Un Défi pour l’Avenir des Relations de Travail
Ce conflit dépasse le cadre d’Air Canada. Il soulève des questions fondamentales sur les droits des travailleurs et l’équilibre entre les intérêts des entreprises et ceux des employés. L’intervention du gouvernement, bien que motivée par des préoccupations économiques, pourrait avoir des répercussions durables sur la confiance envers les institutions.
Pour les experts, comme Rafael Gomez, cette grève est un symptôme d’un malaise plus large dans les relations de travail au Canada. Les syndicats, galvanisés par ce mouvement, pourraient inspirer d’autres secteurs à revendiquer de meilleures conditions. Mais pour l’instant, les regards sont tournés vers les négociations en cours.
Enjeu | Détail |
---|---|
Revendications | Hausse salariale et compensation pour le travail au sol non rémunéré. |
Impact | 500 000 voyageurs affectés, 180 destinations touchées. |
Réaction gouvernementale | Injonction pour reprendre le travail et arbitrage contraignant. |
Alors que les négociations se poursuivent, l’issue reste incertaine. Les agents de bord, soutenus par leur syndicat, semblent déterminés à faire entendre leurs voix. Mais face à la pression économique et gouvernementale, parviendront-ils à obtenir gain de cause ? Une chose est sûre : ce conflit marquera un tournant dans les relations sociales au Canada.
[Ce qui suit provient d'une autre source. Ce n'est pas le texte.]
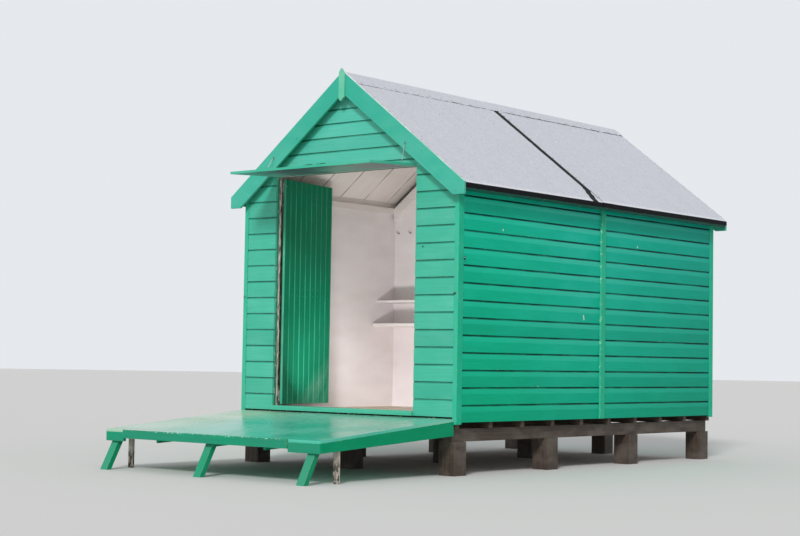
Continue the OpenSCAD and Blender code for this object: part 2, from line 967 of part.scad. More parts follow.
// Upright block over the deck's plan, with its front corners rounded
module deck_plan() {
    low_y = deck_front_y + deck_round;
    linear_extrude(deck_back_z + deck_board_t) {
        translate([-deck_half, low_y])
            square([2 * deck_half, deck_back_y - low_y]);
        translate([-deck_half + deck_round, deck_front_y])
            square([2 * (deck_half - deck_round), deck_round + 1]);
        for (side = [-1, 1])
            translate([side * (deck_half - deck_round), low_y])
                circle(r = deck_round, $fn = 64);
    }
}

module deck_boards() {
    color(hut_green)
        intersection() {
            along_x(-deck_half, deck_half)
                polygon([
                    [deck_front_y, deck_top(deck_front_y)],
                    [deck_back_y, deck_top(deck_back_y)],
                    [deck_back_y, deck_under(deck_back_y)],
                    [deck_front_y, deck_under(deck_front_y)]]);
            deck_plan();
        }
}

// Area between two depths under the surface boards and above the side boards' lower edge
module deck_depth(y0, y1) {
    polygon([
        [y0, deck_seat(y0)], [y1, deck_seat(y1)], [y1, deck_low(y1)], [y0, deck_low(y0)]]);
}

// Side boards, inner joists, and the rail that meets the hut's floor frame
module deck_frame() {
    start = deck_front_y + deck_edge_t;
    rail_half = side_x - corner_front_w - 3;
    rail_t = 45;
    places = [-deck_half, -deck_half / 2, leg_w / 2, deck_half / 2, deck_half - deck_edge_t];
    color(side_green) {
        for (x = places)
            along_x(x, x + deck_edge_t) deck_depth(start, deck_back_y);
        along_x(-rail_half, rail_half) deck_depth(front_y + clad_t - rail_t, front_y + clad_t);
    }
}

// Front rail, notched between its ends, and the facing board that covers the notched part
module deck_front_edge() {
    top = deck_seat(deck_front_y);
    low = deck_low(deck_front_y);
    notch = 24;
    facing_t = 10;
    left = -deck_half + 218;
    right = deck_half - 303;
    color(hut_green) {
        intersection() {
            along_y(deck_front_y, deck_front_y + deck_edge_t)
                polygon([
                    [-deck_half, low], [left, low], [left, low + notch],
                    [right, low + notch], [right, low], [deck_half, low],
                    [deck_half, top], [-deck_half, top]]);
            deck_plan();
        }
        block([left, deck_front_y - facing_t, low + notch],
            [right, deck_front_y, deck_top(deck_front_y)]);
    }
}

// Legs behind the front edge, leaning forward to their feet
module deck_legs() {
    start = deck_front_y + deck_edge_t + seat;
    lean = tan(leg_lean);
    foot = start - lean * deck_low(deck_front_y);
    thick = leg_t / cos(leg_lean);
    top = deck_back_z;
    color(side_green)
        for (x = [-deck_half + leg_inset, -leg_w / 2, deck_half - leg_inset - leg_w])
            along_x(x, x + leg_w)
                intersection() {
                    polygon([
                        [foot, 0], [foot + thick, 0],
                        [foot + thick + lean * top, top], [foot + lean * top, top]]);
                    polygon([
                        [foot - 1, -1], [front_y, -1], [front_y, deck_seat(front_y)],
                        [foot - 1, deck_seat(foot - 1)]]);
                }
}

// Stakes beside the side boards, split from the foot into two prongs
module deck_stakes() {
    y = front_y - 1290;
    outer = deck_half - deck_edge_t;
    middle = outer - stake_w / 2;
    color(bare_wood)
        both_sides()
            difference() {
                along_x(outer - stake_w, outer)
                    polygon([
                        [y, 0], [y + stake_t, 0], [y + stake_t, deck_seat(y + stake_t)],
                        [y, deck_seat(y)]]);
                along_y(y - 1, y + stake_t + 1)
                    polygon([
                        [middle - 8, -1], [middle + 8, -1], [middle + 3, stake_split],
                        [middle - 3, stake_split]]);
            }
}

piers();
floor_bearers();
floor_joists();
floor_boards();
end_frames();
side_frames();
cladding_front_left();
cladding_front_right();
cladding_front_gable();
cladding_sides();
cladding_back();
wall_trim();
threshold();
lining_sides();
lining_ends();
partition();
partition_rail();
wall_plates();
shelves();
hooks();
door_left();
door_left_ledges();
door_left_hinges();
door_right();
door_right_ledges();
door_right_hinges();
jamb_hinges();
flap();
flap_hinges();
flap_stays();
rafters();
purlins();
roof_boards_left();
roof_boards_right();
felt_front();
felt_back();
ridge_cap();
eave_battens();
bargeboards();
finials();
deck_boards();
deck_frame();
deck_front_edge();
deck_legs();
deck_stakes();
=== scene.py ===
# %% [markdown]
# # A timber beach hut
# The hut stands on short piers. It has shiplap walls, a felt roof, a pair of boarded doors
# that open into the room, a flap over the doorway and a sloping deck in front.
# The construction is loaded as a fixed frame. This lesson adds what a builder adds last:
# boards, nails, felt, paint and wear.

# %% Load the frame
import math
import random

import bmesh
import bpy
from mathutils import Matrix, Vector


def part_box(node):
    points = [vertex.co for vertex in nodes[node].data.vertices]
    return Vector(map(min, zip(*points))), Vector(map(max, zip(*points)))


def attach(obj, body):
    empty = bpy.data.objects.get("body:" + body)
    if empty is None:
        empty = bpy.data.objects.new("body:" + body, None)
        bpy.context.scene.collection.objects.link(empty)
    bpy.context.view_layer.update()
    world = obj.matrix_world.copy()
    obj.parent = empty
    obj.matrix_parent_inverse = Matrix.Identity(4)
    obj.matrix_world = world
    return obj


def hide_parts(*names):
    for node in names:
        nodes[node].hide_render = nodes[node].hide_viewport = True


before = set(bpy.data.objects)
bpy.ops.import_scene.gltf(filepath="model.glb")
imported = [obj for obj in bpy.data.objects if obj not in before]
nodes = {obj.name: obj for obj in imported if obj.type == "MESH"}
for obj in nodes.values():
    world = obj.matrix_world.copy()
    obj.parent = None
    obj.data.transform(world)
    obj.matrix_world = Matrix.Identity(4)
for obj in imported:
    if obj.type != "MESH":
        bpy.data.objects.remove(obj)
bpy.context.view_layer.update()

# %% [markdown]
# ## Camera
# The picture is taken from low down, a little right of the doorway, with a moderately long
# lens. A camera starts by looking straight down, so it is tipped up to the horizon, turned
# to its heading and rolled by the small lean of the picture.

# %% Camera
HEADING = math.radians(39.905)
RISE = math.radians(3.194)
LEAN = math.radians(0.934)
camera_data = bpy.data.cameras.new("camera")
camera_data.lens = 74.7
camera_data.clip_end = 500
camera = bpy.data.objects.new("camera", camera_data)
bpy.context.scene.collection.objects.link(camera)
camera.matrix_world = (
    Matrix.Translation((8.957, -10.120, 0.876))
    @ Matrix.Rotation(HEADING, 4, "Z")
    @ Matrix.Rotation(math.pi / 2 + RISE, 4, "X")
    @ Matrix.Rotation(LEAN, 4, "Z")
)
bpy.context.scene.camera = camera
print("the camera stands", round(camera.location.z, 2), "m above the ground")

# %% [markdown]
# ## Adding a node
# Every finish below is a small graph of nodes. One function adds a node: it sets the
# node's options and then fills each input, with a value or with a link from another node.
# Colours are written as they look on a screen, and a second function turns them to the
# linear values that a shader works in.

# %% Two helpers for materials
def linear(code):
    """Turns a colour such as #4bbf9f into linear red, green, blue and alpha."""
    parts = [int(code[i:i + 2], 16) / 255 for i in (1, 3, 5)]
    return [p / 12.92 if p <= 0.04045 else ((p + 0.055) / 1.055) ** 2.4 for p in parts] + [1]


def put(tree, kind, inputs=(), **settings):
    """Adds one node to a tree with its settings, and fills or links its inputs."""
    made = tree.nodes.new("ShaderNode" + kind)
    for name, value in settings.items():
        setattr(made, name, value)
    for name, value in dict(inputs).items():
        if isinstance(value, bpy.types.NodeSocket):
            tree.links.new(value, made.inputs[name])
        else:
            made.inputs[name].default_value = value
    return made


print("white is", linear("#ffffff"))

# %% [markdown]
# ## Floor and light
# A pale floor keeps the hut's shadow. One broad lamp from the front, high and a little to
# the right, gives the front its light and leaves the long side a shade darker. A weaker
# one, low and very broad, reaches into the room. The world is an even pale grey. It is
# brighter where the camera or a gloss surface looks at it, so that the background stays
# pale while the light on the hut stays plain. A third lamp lies low in the doorway and
# shines up into the room, as light thrown back by a pale floor does.

# %% Floor
bpy.ops.mesh.primitive_circle_add(vertices=96, radius=90, fill_type="NGON",
                                  location=(0, 1.8, 0))
floor = bpy.context.object
floor.name = "studio_floor"
floor_paint = bpy.data.materials.new("studio_floor_matt")
floor_paint.use_nodes = True
floor_shader = floor_paint.node_tree.nodes["Principled BSDF"]
floor_shader.inputs["Base Color"].default_value = linear("#dfdedb")
floor_shader.inputs["Roughness"].default_value = 0.9
floor_shader.inputs["Specular IOR Level"].default_value = 0.2
floor.data.materials.append(floor_paint)

# %% Lamp and world
def add_lamp(name, kind, energy, aim, at=(0, 0, 0), **settings):
    """Adds a lamp that shines against aim, the direction from the hut to the lamp."""
    lamp = bpy.data.lights.new(name, kind)
    lamp.energy = energy
    for setting, value in settings.items():
        setattr(lamp, setting, value)
    stand = bpy.data.objects.new(name, lamp)
    turn = Vector(aim).to_track_quat("Z", "Y")
    stand.matrix_world = Matrix.LocRotScale(Vector(at), turn, None)
    bpy.context.scene.collection.objects.link(stand)
    return stand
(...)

Ce bras de fer entre les travailleurs, la compagnie et le gouvernement illustre les défis d’un monde en mutation. Les voyageurs, eux, attendent avec impatience une résolution, tandis que les Canadiens observent attentivement les répercussions sur leur économie et leur société. La suite des négociations pourrait redéfinir les règles du jeu pour les années à venir.